Using the simplest of tools—camera, film, and natural light— Koo Stark tells stories through her intimate, personal photographs, and shares herself on her terms, rather than on the pages of tabloid newspapers.
Bryan Adams
Canadian soft rock supremo Bryan Adams is one of the best-selling artists of all time, with an estimated 100 million units shifted across a 40-year career. His rough, powerful voice is instantly recognisable, and his music ubiquitous, with hits like Run to You and Summer of ‘69 spewing from car radios and drunken student karaoke nights worldwide. Indeed, my youthful memories of the summer of ‘91 are blighted by the absolutely relentless airtime granted to (Everything I do) I do it for you.
Adams also has a highly respected career as a photographer, and is the recipient of many accolades, not least in 2015 he was made an honorary fellow of the Royal Photographic Society in London. He primarily shoots portraits, and often uses his fellow celebrities as subjects—nothing groundbreaking there, you’d be forgiven for thinking.
But look at some of the shots of musicians and actors, and you’ll notice how relaxed the subjects are. Perhaps one of their own species taking their photo helps them to loosen up, allows the mask to slip a little further. Adams doesn’t rely wholly on this candid approach, however.
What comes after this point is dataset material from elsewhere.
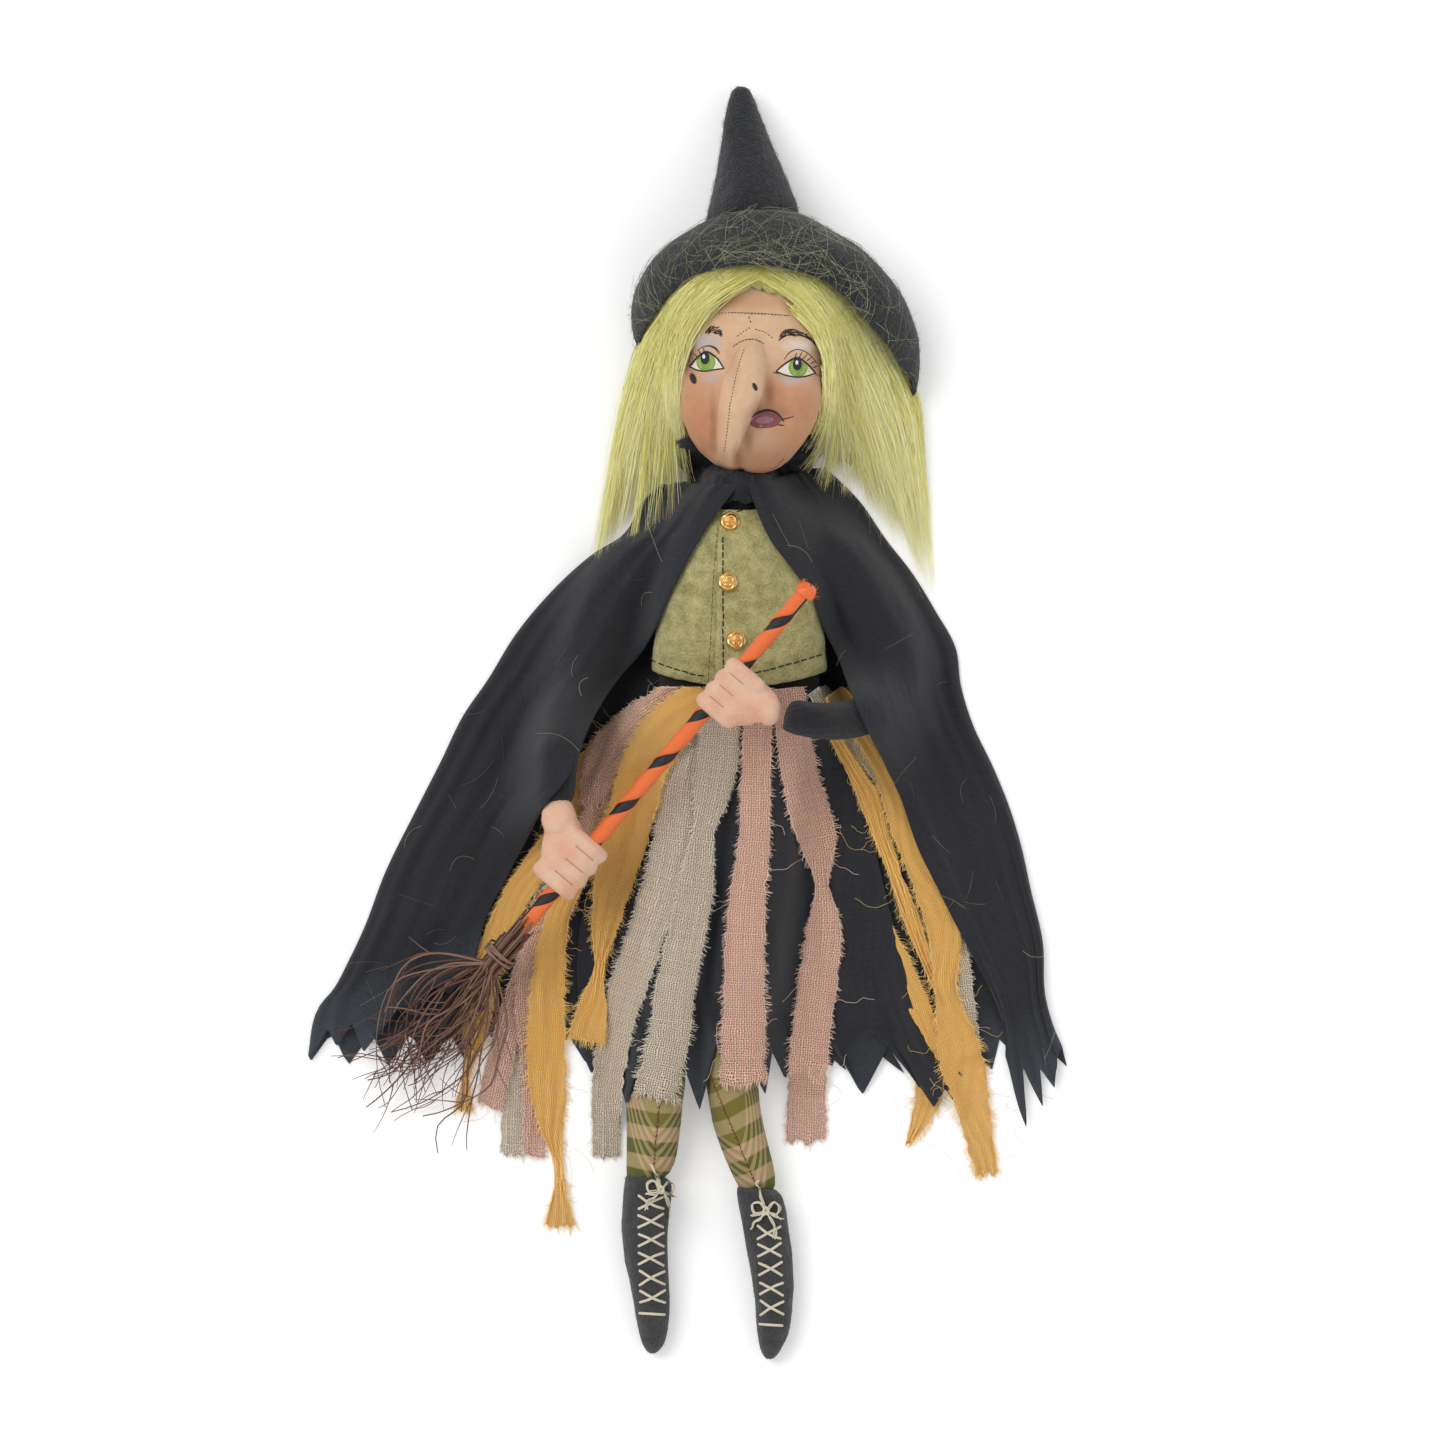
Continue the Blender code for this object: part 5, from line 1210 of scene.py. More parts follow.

Many of his portraits are constructed, Lana Del Rey in a room of mirrors, or Die Antwoord playing with white rats.
Adams’ work reaches beyond the world of celebrity in his haunting Wounded series—stark, straightforward portraiture detailing injuries sustained by British soldiers on the battlefield.
Looking at the work of these varied and talented individuals, it becomes clear that these celebrities don’t rely on their fame for their photographic reputations— their work speaks for itself.